If the answer is weak, the account is fragile no matter how good the relationship feels.
AI Gross Revenue Retention
Track AI gross revenue retention by cohort, separate from SaaS GRR. Most companies do not. That is a mistake.
AI revenue behaves differently from legacy software revenue, especially in the first 12 to 24 months of the model shift. It needs its own lens.
Below 85% AI GRR: the revenue is fragile.
Above 90% AI GRR: the revenue is becoming structural.
That spread matters. It is the gap between an interesting demo business and a durable operating model.
What to measure that SaaS does not
The standard SaaS dashboard still matters: ARR, NRR, pipeline, CAC, LTV/CAC, gross margin.
But in an AI business, those are increasingly trailing indicators.
AI agent operating metrics add: AI quality score, Customer EBITDA Created per deployment, trial-to-paid conversion by cohort, AI GRR, AI-attributable revenue as a percentage of total revenue, margin trajectory for AI versus legacy.
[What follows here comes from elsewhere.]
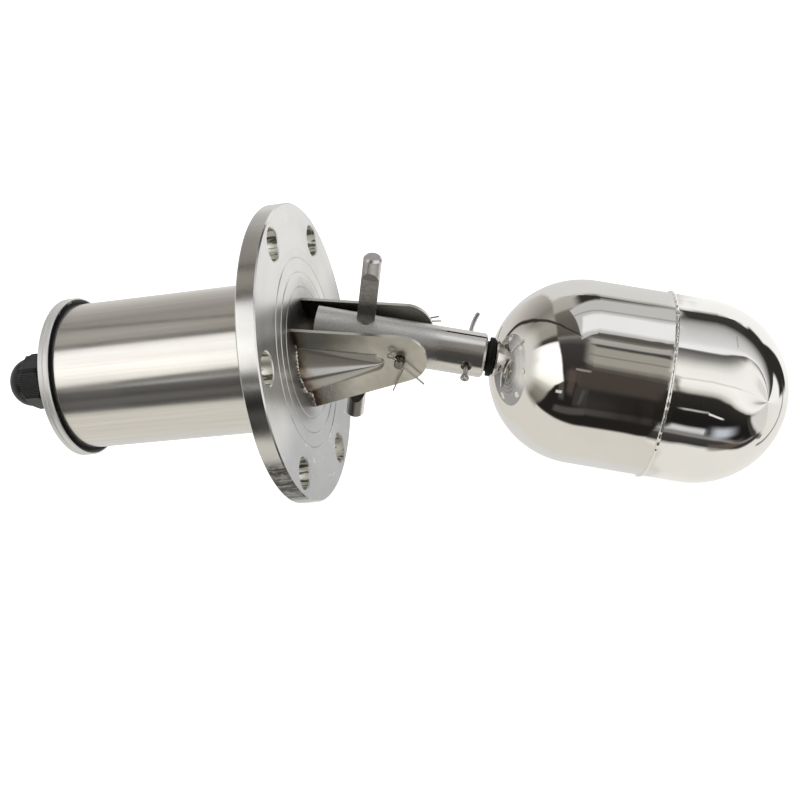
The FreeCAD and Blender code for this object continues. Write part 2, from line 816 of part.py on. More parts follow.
def split_pins():
    start = d.pivot_pin / 2 + d.leg_gap
    near = split_pin("near_split_pin", d.small_wire, d.small_eye, start, d.small_pin_reach,
                     spread=d.near_pin_spread)
    place(near, x=d.pivot_reach, y=-small_pin_place, axis=AXIS_Y, angle=d.small_pin_turn)
    far = split_pin("far_split_pin", d.small_wire, d.small_eye, start, d.small_pin_reach,
                    spread=d.far_pin_spread)
    place(far, x=d.pivot_reach, y=small_pin_place, axis=AXIS_Y, angle=d.far_pin_turn)
    stem = split_pin("stem_split_pin", d.stem_wire, d.stem_eye, d.stem_pin_eye_out,
                     d.stem_pin_out, bend=d.stem_pin_bend)
    across = FreeCAD.Rotation(AXIS_Z, 90) * FreeCAD.Rotation(AXIS_X, 90)
    lean = FreeCAD.Rotation(AXIS_Y, d.arm_droop.value)
    seat = lean.multVec(AXIS_X * d.stem_hole_reach.value) + AXIS_X * d.pivot_reach.value
    stem.Placement = FreeCAD.Placement(seat, lean * across)


# ---- float arm ------------------------------------------------------------------------------

def float_arm():
    pocket_radius = d.magnet_diameter / 2 + d.running_clearance
    stem_radius = d.stem_diameter / 2 + d.running_clearance
    pocket_end = -arm_inner + d.magnet_cap + d.magnet_length + d.magnet_play
    stem_start = d.arm_outer - d.stem_insert
    body = turned("float_arm", [
        (pocket_end, ZERO), (stem_start, ZERO), (stem_start, stem_radius),
        (d.arm_outer, stem_radius), (d.arm_outer, arm_radius), (-arm_inner, arm_radius),
        (-arm_inner, pocket_radius), (pocket_end, pocket_radius)])
    chamfer(body, lambda edge: is_ring(edge, d.arm_diameter) and edge.Curve.Center.x > 0,
            d.arm_edge)
    cross = sketch_on(body, "XZ_Plane")
    circle(cross, ZERO, ZERO, d.pivot_pin + d.running_clearance * 2)
    circle(cross, d.stem_hole_reach, ZERO, d.stem_hole)
    pocket(body, cross)
    upright = sketch_on(body, "XY_Plane")
    circle(upright, -d.rod_reach, ZERO, d.rod_diameter + d.running_clearance * 2)
    pocket(body, upright)
    slit = sketch_on(body, "XY_Plane", height=arm_radius - d.arm_slit_depth)
    half = d.arm_slit_width / 2
    rectangle(slit, d.arm_outer - d.arm_slit_length, d.arm_outer + OVERRUN, -half, half)
    pocket(body, slit, d.arm_slit_depth * 2, flip=True)
    on_arm(body)
    return body


def arm_magnet():
    end = -arm_inner + d.magnet_cap
    body = turned("arm_magnet", [
        (end, ZERO), (end + d.magnet_length, ZERO),
        (end + d.magnet_length, d.magnet_diameter / 2), (end, d.magnet_diameter / 2)])
    on_arm(body)


def magnet_cap():
    end = -arm_inner
    body = turned("magnet_cap", [
        (end, ZERO), (end + d.magnet_cap, ZERO),
        (end + d.magnet_cap, d.magnet_diameter / 2), (end, d.magnet_diameter / 2)])
    on_arm(body)


def stop_rod():
    """A round bar with a deep flat above the arm and one below it, on its near side. Each flat
    starts at a square step near the arm and runs out on a slope."""
    body = new_body("stop_rod")
    sketch = sketch_on(body, "XY_Plane", height=-d.rod_below)
    circle(sketch, -d.rod_reach, ZERO, d.rod_diameter)
    pad(body, sketch, d.rod_above + d.rod_below)
    chamfer(body, lambda edge: is_ring(edge, d.rod_diameter), d.rod_end_chamfer)
    radius = d.rod_diameter / 2
    floor = -radius + d.rod_flat_depth
    outside = -radius - d.rod_flat_depth
    beyond = d.rod_flat_end + d.rod_flat_run_out * 2
    flats = sketch_on(body, "YZ_Plane")
    for side in (1, -1):
        outline(flats, [
            (outside, d.rod_flat_start * side), (floor, d.rod_flat_start * side),
            (floor, d.rod_flat_end * side), (outside, beyond * side)])
    pocket(body, flats)
    on_arm(body)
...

The point is not to throw away SaaS metrics. The point is to stop pretending they are enough.
The management shift
This is the real change.
An AI business is not just a SaaS company with a better feature set. It requires a different operating cadence because it compounds differently.
Quality improves faster. Value proof appears faster. Churn risk appears faster. Margin shifts faster.
That means management has to move faster too.
Key takeaway
AI businesses should be run on a weekly operating rhythm. Track AI quality. Track Customer EBITDA Created. Track trial-to-paid conversion by cohort. Track AI-attributable revenue separately. Track margin trajectory. That is the cadence that turns AI performance into durable revenue, expanding margin, and real enterprise value.
If your portfolio company has AI that isn't driving EBITDA, I've solved that problem twice.
Frequently asked questions
How often should you review AI agent performance?
Weekly. AI quality, conversion, and customer outcomes move too fast for quarterly cycles to be the primary operating rhythm.
What is the most important metric in an AI agent business?
AI quality. It is the leading indicator for conversion, retention, and margin.